Sulawesi Indonesia Tsunami 2018: Every building destroyed in tiny fishing village

In Asia, Earthquakes & Tsunamis, News Headlines

On Friday afternoon, Andi Rainaldi and his wife Flarahanie sat down to a meal of fried banana with extended family at Boya, a tiny waterside village in Donggala in Indonesia’s Central Sulawesi.

That was until the magnitude-7.5 earthquake struck around 6:00pm.

Donggala was the area closest to the quake’s epicentre, about 30 kilometres north. And the village of Boya was one of the worst-hit areas. As the house began shaking, not all residents had time to run outside before their homes collapsed and toppled into the sea.

The three young children didn’t stand a chance.

Less than half an hour later a powerful tsunami swept in, hitting Boya and the surrounding coastline and washing more buildings into the water. Mr Rainaldi told the ABC the entire village had disappeared. Not a single house was left standing.

In all, seven members of Andi Rainaldi’s family disappeared, including his son, two nieces, his godson and his aunt. All were either trapped and killed under the rubble when the house collapsed, or washed out to sea when the huge waves pounded the shore.

Mr Rainaldi and his wife spent days searching for their son and relatives. But by yesterday — when the ABC arrived in Donggala — they already expected the worst.
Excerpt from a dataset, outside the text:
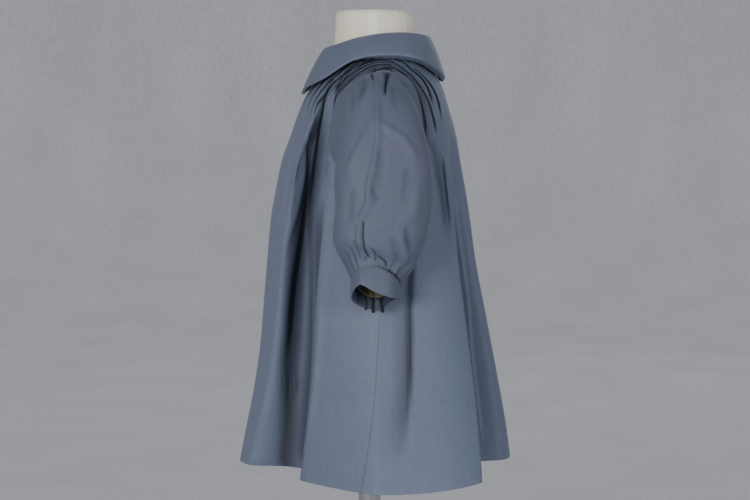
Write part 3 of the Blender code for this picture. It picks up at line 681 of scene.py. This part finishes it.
# Painted shade of the seam between sleeve and cuff: how far above the sleeve's end it lies, and its width
SEAM_AT = 0.0024
SEAM_WIDE = 0.0013
# Small gathers round the wrist: waves around, their height, how far up they reach, and their phase
WRIST_GATHERS = ((23.0, 0.0011, 0.016, 0.4), (37.0, 0.0006, 0.010, 1.9), (13.0, 0.0012, 0.030, 2.6))
# Creases of the sleeve as seen from the wearer's left: (y, z) in millimetres
SLEEVE_CREASES = (
    # Pockets between the gathers of the cap
    (1.6, 1.6, 0.5, -1.8, 0.65, 0, 0.5, ((2.2, 607.5), (3, 605.1), (4.2, 598.5))),
    (2.6, 2.2, 0.22, -3, 0.9, 0, 0.35, ((18.4, 608.5), (17.9, 603.5), (16.7, 597.5), (16, 591.5),
     (15.2, 582))),
    (0.9, 0.9, 1, -1, 0.6, 0, 0.3, ((14.6, 608.3), (15.7, 606), (17, 602.6))),
    (0.9, 0.9, 1, -1, 0.6, 0, 0.3, ((21.6, 608), (20.6, 605.6), (18.9, 602.1))),
    # Soft folds that fall from the cap
    (2, 2.4, 1.5, 1.3, 0, 0.1, 0.5, ((-0.4, 606), (0.9, 593.5), (-4.6, 583.1), (-9, 575))),
    (2.8, 2.8, 1.5, -1.3, 0.22, 0.1, 0.5, ((-3.6, 602.5), (-6.6, 590.5), (-11, 578.6))),
    (1.6, 1.8, 1.5, 0.9, 0, 0.2, 0.4, ((-17.5, 591.5), (-20.8, 577.6), (-21.7, 562.9))),
    (2, 2, 1.4, -0.8, 0.1, 0.2, 0.5, ((-14, 592), (-16.5, 578), (-17.5, 562))),
    (1.4, 2.2, 1.3, 1, 0, 0.2, 0.35, ((10.9, 601), (10.3, 595.5), (8.3, 580.6), (7.2, 558.9),
     (7.7, 543.3))),
    (1.8, 2.2, 1.4, 1, 0, 0.2, 0.4, ((28.6, 602.5), (34.3, 590.7), (41.6, 575.6))),
    (1, 1.2, 0.8, -0.9, 0.35, 0.2, 0.4, ((30, 600.5), (34, 596.5), (38.5, 591.5))),
    (3, 3, 1.4, -1, 0.14, 0.2, 0.5, ((22, 598), (25, 584), (28, 566))),
    # Main ridge and the long diagonals
    (1.8, 2.8, 1.6, 1.9, 0, 0.15, 0.15, ((8.6, 583), (7.6, 562), (7.7, 543.3), (3.9, 518.3), (-0.2, 500.5),
     (-1.5, 480.4), (-6.9, 469.5), (-7.7, 455))),
    (2.2, 2.6, 2.2, 1.4, 0, 0.45, 0.3, ((8, 585), (2.9, 561.9), (-7.8, 538.5), (-17.5, 518.3),
     (-23.6, 500.8))),
    (2.6, 2.2, 2.2, 1.4, 0, 0.45, 0.3, ((8, 580), (12.7, 559.9), (33.1, 543.3), (50.1, 516.2))),
    (4, 3, 1.4, -1.5, 0.12, 0.3, 0.4, ((13, 545), (12, 520), (7, 492), (4, 476))),
    (2.4, 2.4, 1.2, -1.2, 0.14, 0.3, 0.3, ((2.9, 500.1), (6.3, 490.5), (9.2, 482.7))),
    (4.5, 4.5, 1.2, -1.4, 0.08, 0.3, 0.4, ((38, 522), (37, 500), (30, 476))),
    (5, 5, 1.2, 1.5, 0, 0.3, 0.4, ((46, 505), (45, 482), (38, 458))),
    (4, 4, 1.2, -1.2, 0.08, 0.3, 0.4, ((-17, 500), (-19, 478), (-20, 455))),
    # Pulls above the cuff
    (1, 0.8, 1.1, -1.1, 0.9, 0.1, 0.1, ((-5.2, 466), (-5.4, 455), (-5.3, 445.6), (-4.2, 438.8), (-2, 433),
     (1.4, 428.2))),
    (2.4, 2.4, 1, 1.5, 0, 0.2, 0.3, ((-9.5, 462), (-9.7, 446), (-8, 436))),
    (0.7, 0.7, 1, -0.9, 0.6, 0.2, 0.2, ((-1.9, 431), (-3.8, 425.5))),
    (1.2, 0.6, 1, -1.1, 0.6, 0.2, 0.2, ((1, 439.8), (5.2, 435.3), (7.2, 430), (5.8, 424.1))),
    (1.4, 0.6, 1, -1.3, 0.7, 0.15, 0.15, ((8, 431.6), (12.5, 429), (16.7, 424.3), (18.2, 418.8))),
    (1.8, 1.8, 1, 1.2, 0, 0.2, 0.2, ((6.5, 428.6), (11.2, 425.6), (14.5, 420.8))),
    (1.1, 1.1, 1, -0.9, 0.25, 0.2, 0.2, ((-19.2, 441.7), (-14.4, 431.9), (-11.6, 419.4))),
    (1, 1, 1, -0.9, 0.22, 0.2, 0.2, ((-23.1, 436.8), (-18.3, 426), (-13.5, 413.6))),
    (1.1, 1.1, 1, -0.8, 0.18, 0.2, 0.2, ((-16.3, 447.5), (-11.5, 436.8), (-7.7, 424))),
    (1.1, 1.1, 1, -0.8, 0.18, 0.2, 0.2, ((-26, 430.9), (-21.2, 420.3), (-16.3, 409.9))),
    (2.6, 2.6, 1.2, 1.3, 0, 0.3, 0.3, ((28.9, 456.2), (32.7, 440.7), (38.6, 423))),
    (2.6, 2.6, 1.2, -1.2, 0.16, 0.3, 0.3, ((34.7, 462.9), (38.5, 446.5), (42.5, 431.9))),
    (3, 3, 1.2, -1.2, 0.14, 0.3, 0.3, ((22, 452), (25, 438), (31, 420))),
)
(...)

Several bodies were seen floating in the sea offshore.

A few hours later the couple found their son’s body at the local mosque, which has been turned into a temporary morgue.

“I couldn’t even identify my son by his face, only by his clothes,” Mr Rainaldi said.

“We found him physically unrecognisable.

At least 20 people are reported to have died in Donggala, and similar numbers were still missing yesterday.

Bereft family members visited the mosque throughout the day searching for loved ones. More than a dozen bodies were laid out, wrapped in sheets. Eerily, several still had their arms outstretched, or their hands splayed wide, an indication perhaps of their last moments struggling against falling rubble or giant waves.